May 2016, IBI Group, London
Our feeling good in public space series has been unravelling the impacts of design on a physiological and psychological level, irrespective of age, gender, class or bodily ability. Good design does not discriminate, and yet the physical environment is full of poor design that does.
This event focuses on research and case studies that tackle how to design an environment to empower people who have lost a sense. This includes some of the less well-known sensory functions which aid our bodily perception of space, as well as the more familiar senses.
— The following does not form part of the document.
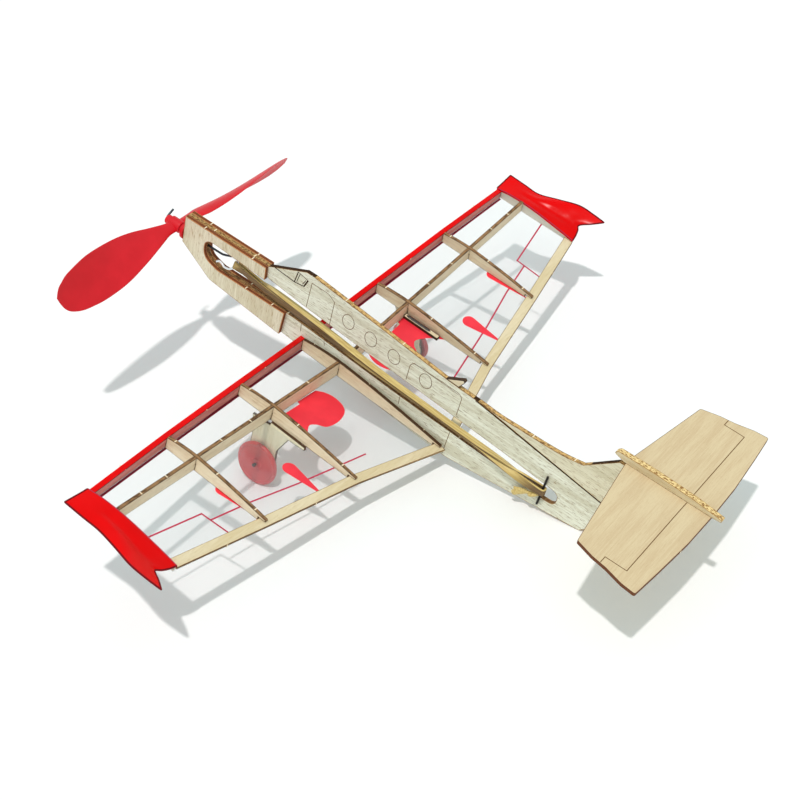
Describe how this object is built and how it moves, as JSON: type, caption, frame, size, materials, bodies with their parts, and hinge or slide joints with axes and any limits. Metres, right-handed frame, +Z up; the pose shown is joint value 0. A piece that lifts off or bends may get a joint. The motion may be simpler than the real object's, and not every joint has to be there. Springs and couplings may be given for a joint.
{
  "type": "rubber band powered model plane",
  "caption": "Light wooden model plane with film-covered flat-bottomed wings, red two-blade propeller driven by a rubber band, and two free wheels.",
  "frame": {"origin": "on the ground below the middle of the overall length, on the plane of symmetry; the plane stands on both wheels and the tail foot, pitched 12 degrees nose-up", "axes": "+X towards the right wing tip, +Y towards the nose, +Z up"},
  "size_m": [0.3104, 0.2822, 0.0773],
  "materials": {
    "balsa": "bare laser-cut sheet, burnt edges",
    "birch": "bare laser-cut sheet, burnt edges",
    "red_plastic": "satin moulded",
    "wheel_red": "satin",
    "red_film": "glossy covering film",
    "clear_film": "frosted see-through film with red print",
    "steel_wire": "drawn wire",
    "tan_rubber": "matt strip",
    "dark_pin": "dark oxide"
  },
  "bodies": {
    "airframe": {"fuselage_core": "balsa", "nose_doubler_right": "balsa", "nose_doubler_left": "balsa", "tail_fin": "balsa", "antenna_blade": "balsa", "stabilizer": "birch", "fin_cap": "birch", "thrust_bearing": "red_plastic", "rubber_strands": "tan_rubber", "rubber_knot": "tan_rubber", "motor_peg": "dark_pin", "leading_edge_right": "balsa", "le_wrap_right": "red_film", "main_spar_right": "balsa", "root_rib_right": "balsa", "rib_2_right": "balsa", "rib_3_right": "balsa", "tip_rib_right": "balsa", "trailing_edge_right": "balsa", "wing_film_right": "clear_film", "tip_fairing_right": "red_film", "gear_pad_right": "birch", "gear_leg_right": "birch", "axle_right": "dark_pin", "leading_edge_left": "balsa", "le_wrap_left": "red_film", "main_spar_left": "balsa", "root_rib_left": "balsa", "rib_2_left": "balsa", "rib_3_left": "balsa", "tip_rib_left": "balsa", "trailing_edge_left": "balsa", "wing_film_left": "clear_film", "tip_fairing_left": "red_film", "gear_pad_left": "birch", "gear_leg_left": "birch", "axle_left": "dark_pin"},
    "propeller": {"propeller": "red_plastic", "prop_shaft": "steel_wire", "rubber_front_bight": "tan_rubber"},
    "wheel_right": {"wheel_right": "wheel_red"},
    "wheel_left": {"wheel_left": "wheel_red"}
  },
  "joints": [
    {"name": "propeller_spin", "type": "hinge", "parent": "airframe", "child": "propeller", "pos_m": [0, 0.1273, 0.06592], "axis": [0, 0.9781, 0.2079], "continuous": true},
    {"name": "wheel_spin_right", "type": "hinge", "parent": "airframe", "child": "wheel_right", "pos_m": [0.0549, 0.04421, 0.01002], "axis": [-0.9903, 0.0289, -0.1361], "continuous": true},
    {"name": "wheel_spin_left", "type": "hinge", "parent": "airframe", "child": "wheel_left", "pos_m": [-0.0549, 0.04421, 0.01002], "axis": [-0.9903, -0.0289, 0.1361], "continuous": true}
  ]
}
Talks will cover:
- How do we make public spaces into lifetime spaces that work for all ages and abilities in a changing climate?
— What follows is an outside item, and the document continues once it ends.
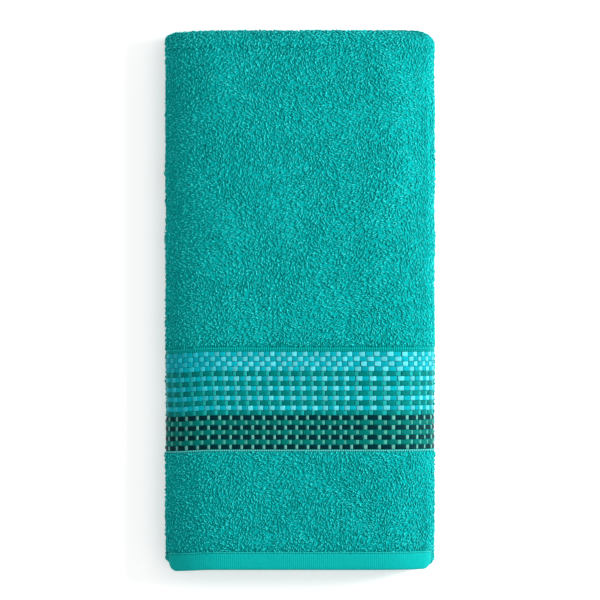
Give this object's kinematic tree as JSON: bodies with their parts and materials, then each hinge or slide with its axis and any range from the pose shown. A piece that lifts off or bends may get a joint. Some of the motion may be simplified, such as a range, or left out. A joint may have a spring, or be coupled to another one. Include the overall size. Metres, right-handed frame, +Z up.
{
  "type": "folded bath towel",
  "caption": "Terry bath towel with a checked dobby band and flat hems, folded in thirds both ways, opening along its crosswise folds.",
  "frame": {"origin": "on the surface the towel lies on, below the middle of the folded towel", "axes": "+X to the right across the folded towel, +Y from the visible hem to the upper fold, +Z up out of the pile of layers"},
  "size_m": [0.234, 0.467, 0.0447],
  "materials": {
    "terry": "looped cotton terry pile, matt",
    "checked_band": "flat dobby weave with glossy floats in small blocks",
    "header_weave": "plain woven header, low sheen",
    "hem_weave": "ribbed flat weave, matt",
    "thread": "polyester sewing thread, satin"
  },
  "bodies": {
    "back_panel": {"back_hem": "hem_weave", "back_hem_stitching": "thread", "back_terry_strip": "terry", "back_band_border": "header_weave", "back_band": "checked_band", "back_band_header": "header_weave", "back_terry_field": "terry", "back_outer_side_hem": "hem_weave", "back_outer_side_stitching": "thread", "back_inner_side_hem": "hem_weave", "back_inner_side_stitching": "thread", "bottom_fold_terry": "terry", "bottom_fold_outer_side_hem": "hem_weave", "bottom_fold_outer_side_stitching": "thread", "bottom_fold_inner_side_hem": "hem_weave", "bottom_fold_inner_side_stitching": "thread"},
    "middle_panel": {"middle_terry_field": "terry", "middle_outer_side_hem": "hem_weave", "middle_outer_side_stitching": "thread", "middle_inner_side_hem": "hem_weave", "middle_inner_side_stitching": "thread", "top_fold_terry": "terry", "top_fold_outer_side_hem": "hem_weave", "top_fold_outer_side_stitching": "thread", "top_fold_inner_side_hem": "hem_weave", "top_fold_inner_side_stitching": "thread"},
    "front_panel": {"front_hem": "hem_weave", "front_hem_stitching": "thread", "front_terry_strip": "terry", "front_band_border": "header_weave", "front_band": "checked_band", "front_band_header": "header_weave", "front_terry_field": "terry", "front_outer_side_hem": "hem_weave", "front_outer_side_stitching": "thread", "front_inner_side_hem": "hem_weave", "front_inner_side_stitching": "thread"}
  },
  "joints": [
    {"name": "bottom_fold", "type": "hinge", "parent": "back_panel", "child": "middle_panel", "pos_m": [0, -0.21865, 0.01485], "axis": [1, 0, 0], "range_deg": [0, 180], "deforming": ["bottom_fold_terry", "bottom_fold_outer_side_hem", "bottom_fold_outer_side_stitching", "bottom_fold_inner_side_hem", "bottom_fold_inner_side_stitching"]},
    {"name": "top_fold", "type": "hinge", "parent": "middle_panel", "child": "front_panel", "pos_m": [0, 0.21865, 0.02985], "axis": [-1, 0, 0], "range_deg": [0, 180], "deforming": ["top_fold_terry", "top_fold_outer_side_hem", "top_fold_outer_side_stitching", "top_fold_inner_side_hem", "top_fold_inner_side_stitching"]}
  ]
}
- Should design thinking go beyond just the use of visual warning signs and tactile surfaces at street crossings?
- How can we harness new technologies to aid our senses and use of public spaces in a changing environment?
Wendy De Silva, IBI Group
Mobility, mood and place – making the environment easy, enjoyable and meaningful for older people
Máire Cox, University of Edinburgh
Going outdoors is essential for maintaining health and wellbeing into later life, but many older people find it becomes less easy, enjoyable and meaningful as they age. Mobility, Mood and Place (MMP) is a £1.6m research project exploring how places can be designed collaboratively to improve older people’s experience of pedestrian mobility. Funded by the EPSRC through the Lifelong Health and Wellbeing Cross-Council Programme, the project builds on evidence that how we experience environments influences our mood and, in turn, our willingness to be active. As analysis begins on two years of data collection, this talk will look at the project’s range of innovative research methods, including co-design with older people, mobile neural imaging, and the use of lifecourse data to measure the influence of local environments over time.
“Hello Holly, welcome back!” A new dementia threshold
Richard Mazuch, IBI Group
With an ever increasing Dementia population more pressure is being exerted on the National Health and Social Services. These patients have many problems with wayfinding, legibility, orientation, and familiarity. Statistics tell us:
- 25% of people who ‘wander’ experience serious or fatal injury (Rader, 1987)
- 40% of people with dementia get lost at some point – 5% of people with dementia get lost repeatedly (McShane et al., 1998)
Misplaced patients do miss treatment, medication and care, resulting in feelings of fear, abandonment, anxiety, aggression, stress, and increased morbidity which in turn results in spiraling NHS/Caregiver costs.
Within this developing scenario, a group of designers developed multiple solutions incorporated in one innovative and unique design, integrated resolution… The ‘Dementia Threshold’. This provides a complete, rapid construct, entrance module for individual patient bedrooms. It incorporates extensive assistive technology and details throughout. The many components include an interactive stable door, pressure mats, video door entry system, wristband activated doors, skirting/architrave lighting, welcome voice recording interactive, personalised cabinet, smell emitters, bogus caller alarm, ergonomic friendly ironmongery, heated seating, activated sequential lighting to destination, captive walking aid features, etc.
The presentation will then allow Holly to enter the public realm seeing how assistive design and technology can support her navigation beyond the home and back.
What I learned from shadowing disabled people…
Ross Atkin, Ross Atkin Associates
I’ll Summarise some key findings from seven years of shadowing disabled people as they navigate public space, and show how this influenced two design and technology projects; Sight Line and Responsive Street Furniture.
A day in the life – care, technology and wellbeing in Southend
Marcus Wilshere, IBI Group
Marcus will outline a case study of a process that started with identifying the demographic profile of a community including elderly, people with physical impairments and people with mental health issues, and how IBI group developed approaches across design and technology in answer to the question ‘How can we improve people’s quality of life’? Lived experience has informed the proposals for the area’s regeneration, and we will share how with you.
Accessibility as heritage
My study focuses on accessibility as an architectural challenge from a heritage perspective. What do we mean by heritage? What we inherit from the past, but also that what we want to pass on to future generations. We are faced with an emancipation of disabled people and a challenge to create equality in the design of the built environment. The solutions we find and the inclusive culture we create will be our tangible and intangible heritage to the future. Accessibility highlights the relationship we – all of us – have with our built environment. Human function is based on three core activities, from sensing to moving and interpreting. These activities must to be viewed together when assessing the relationship we – diverse as we are – have with our built environment.
Making sense of public spaces
Jean Hewitt, Centre for Accessible Environments (CAE)
Jean will be speaking about hearing loss and balance conditions, and explore how external environments can be challenging for people with sensory impairments or conditions, as well as the often underestimated distress for people with acutely sensitive hearing, (as is often the case for someone with Autism). True community engagement rather than box ticking consultation is the key to achieving a sense of belonging and community attachment but this successful engagement with disabled people requires advance planning and resourcing to cater for a spectrum of additional needs and sadly is often a last minute consideration.